The idea is that every baby in the United States would get a savings account at birth that the federal government would add to every year. How much would depend on a family’s income. 

Once kids turn 18, they could use it to pay for college, buy a house or start a business. 

“It will ensure that regardless of the family you’re born into, regardless of your race or your gender, you have some asset foundation by which to accumulate assets security,” said Darrick Hamilton, an economics professor at The New School. 

White families in the U.S. typically have 10 times more wealth than black families, according to a study from the Brookings Institution

And William Elliott, a social work professor at the University of Michigan, said baby bonds would help close that gap. 

“We can’t make racism go away easily. We can’t make gender inequality go away easily, right?” he said. “But we can provide people with resources, and it has tangible effects on people’s lives.”

Those effects are more than just financial, said Michael Sherraden.

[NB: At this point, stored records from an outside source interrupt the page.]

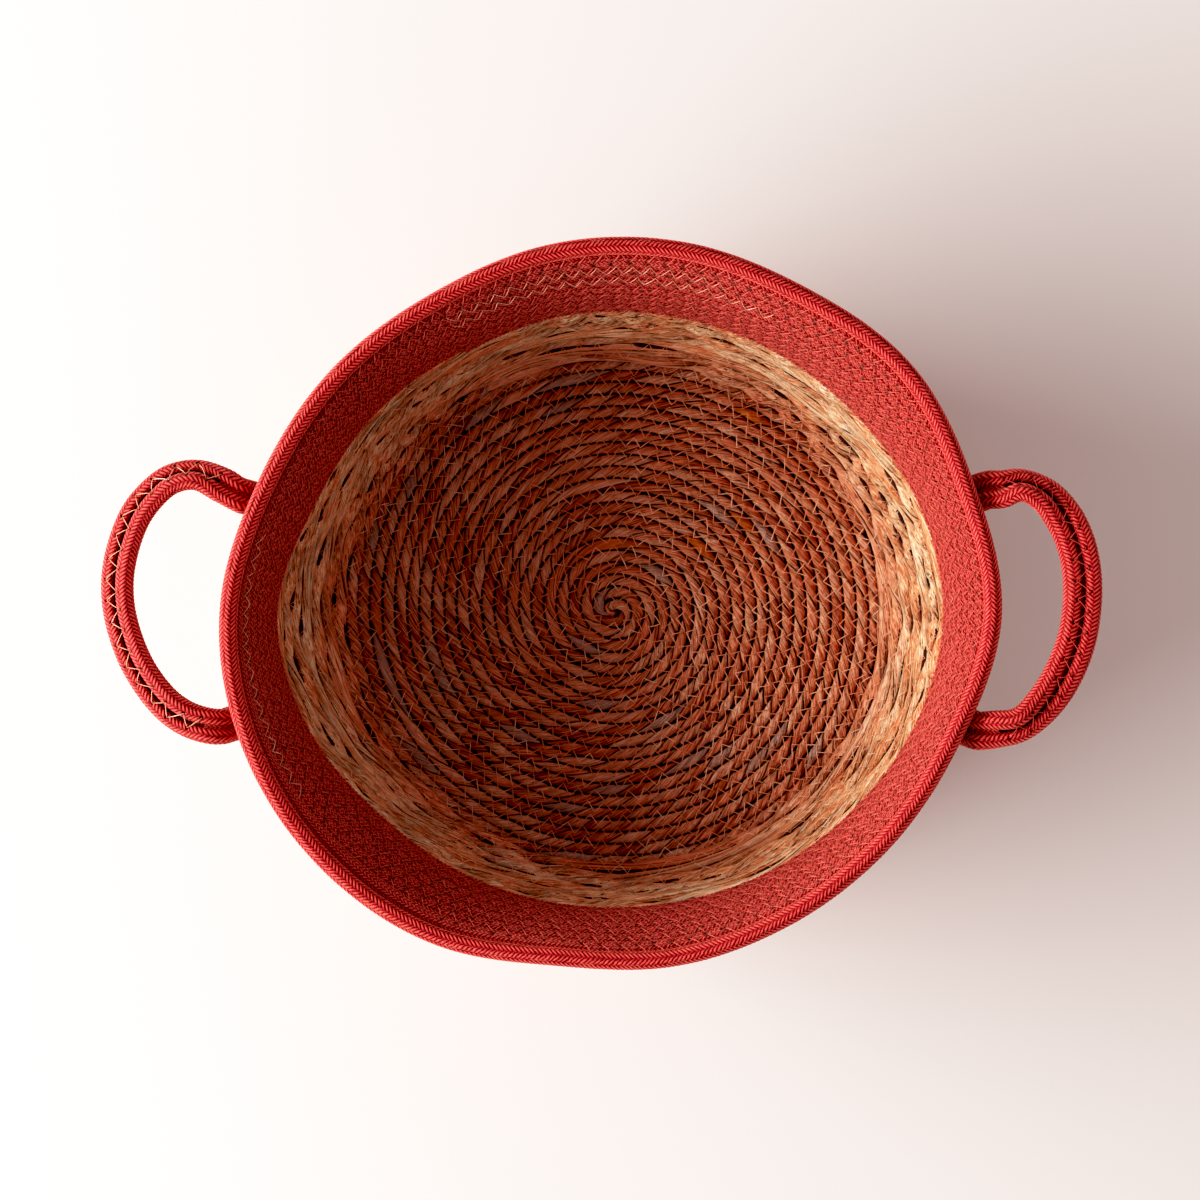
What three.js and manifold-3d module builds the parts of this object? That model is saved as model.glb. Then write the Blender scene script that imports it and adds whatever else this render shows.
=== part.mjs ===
// Round storage basket: a coiled straw bowl, a sewn cotton rope band and rim, and two doubled rope handles.
// Millimetres, +Z up, +X towards the right handle, standing on z = 0.
import * as THREE from 'three';
import { mergeVertices } from 'three/addons/utils/BufferGeometryUtils.js';
import Module from 'manifold-3d';

const { cos, sin, floor, min, PI } = Math;
const { smoothstep, degToRad } = THREE.MathUtils;

// Straw rope and the flat base that it is coiled into
const strawDiameter = 6;
const strawSqueeze = 0.2;
const baseRows = 20.75;
const baseStretch = 1.04;
const baseCentre = new THREE.Vector2(7.71, -4.94);
const baseCut = strawDiameter / 10;

// Straw wall: rows up to the first cotton row, and how far that row stands out from the base, each 20 degrees
const wallRows = 7;
const wallFlare = [32, 30, 26.5, 25.5, 25, 25, 23.5, 26, 28.5, 37, 33.5, 26.5, 24, 22, 21.5, 23, 25, 29];
const wallBelly = 0.15;

// Cotton rope and its band: rows below the rim, and how far the rim stands out from the first row, each 20 degrees
const cottonDiameter = 8;
const cottonSqueeze = 0.6;
const bandRows = 8;
const bandBelly = 0.35;
const bandLift = 0.12;
const bandFlare = [11.5, 12, 20, 18.5, 20.5, 19.5, 17.5, 16, 15, 12.5, 17, 22.5, 21, 14, 14.5, 11.5, 9.3, 7];

// The coil runs clockwise seen from above; each row lies level and climbs to the next in one sector
const startAngle = degToRad(120);
const climbShare = 1 / 3;
const ropeGap = 0.5;
const innerSteps = 12;
const outerSteps = 24;
const rimSteps = 36;
const coarseTurns = 4;

// Handles: where the ropes leave the rim, their flexing line, and the sewn ends on the band's outside
const hingeOut = 10;
const hingeDrop = 6;
const bendOut = 7;
const bendDrop = 12;
const endRows = 4.5;
const pairSpacing = cottonDiameter + ropeGap;
const handleSteps = 34;
const endSteps = 6;
const ropeSides = 8;

// Stitching thread on the handles
const threadDiameter = 0.8;
const stitchPitch = 9.5;
const stitchWidth = 7.6;

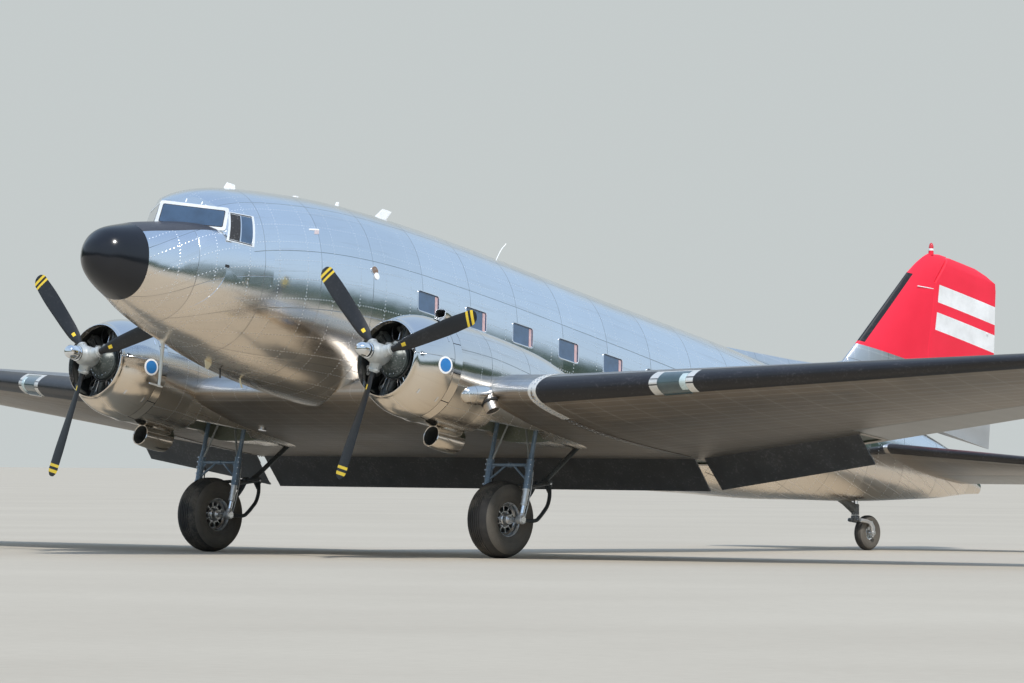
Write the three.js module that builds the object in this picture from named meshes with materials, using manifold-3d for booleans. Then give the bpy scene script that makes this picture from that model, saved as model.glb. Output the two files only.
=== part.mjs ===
// Twin-engined propeller airliner with a tail wheel, parked nose-up on its three wheels.
// All lengths are millimetres. In the airframe's own axes x runs to port, y runs aft from the
// nose datum and z runs up, with the cabin level. The outer group then sets the parked attitude.

import * as THREE from 'three';
import { mergeVertices } from 'three/addons/utils/BufferGeometryUtils.js';
import Module from 'manifold-3d';

const wasm = await Module();
wasm.setup();

// Parked attitude
const GROUND_ANGLE = THREE.MathUtils.degToRad(11.6);
const DATUM_HEIGHT = 4424;
const DATUM_Y = -9841.3;

// Height of an axle in the airframe's axes when its tyre stands on the floor
function floorAxle(y, radius) {
  return (radius - DATUM_HEIGHT + y * Math.sin(GROUND_ANGLE)) / Math.cos(GROUND_ANGLE);
}

// Clearances
const SEAT_GAP = 0.35;
const PIN_GAP = 0.8;
const SHAFT_GAP = 0.6;
const RUN_GAP = 7;
const COVE_GAP = 9;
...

He directs the Center for Social Development at Washington University.

“Kids will do better educationally, their social development will be higher at an earlier age [and] the parents are more engaged with their children’s future,” he said.

Programs like this already exist in some states, including Maine, Pennsylvania and Nebraska. The federal proposal would cost roughly $60 billion a year. 

David Newville, at the nonprofit Prosperity Now, said more stimulus and unemployment should be the government’s first priorities.

“But if we really want to transform the economy in the long run, I think an investment like this is absolutely necessary to really begin to close that divide,” he said.

And with Democrats about to be in control in Washington, Newville said he thinks baby bonds stand a real chance of passing.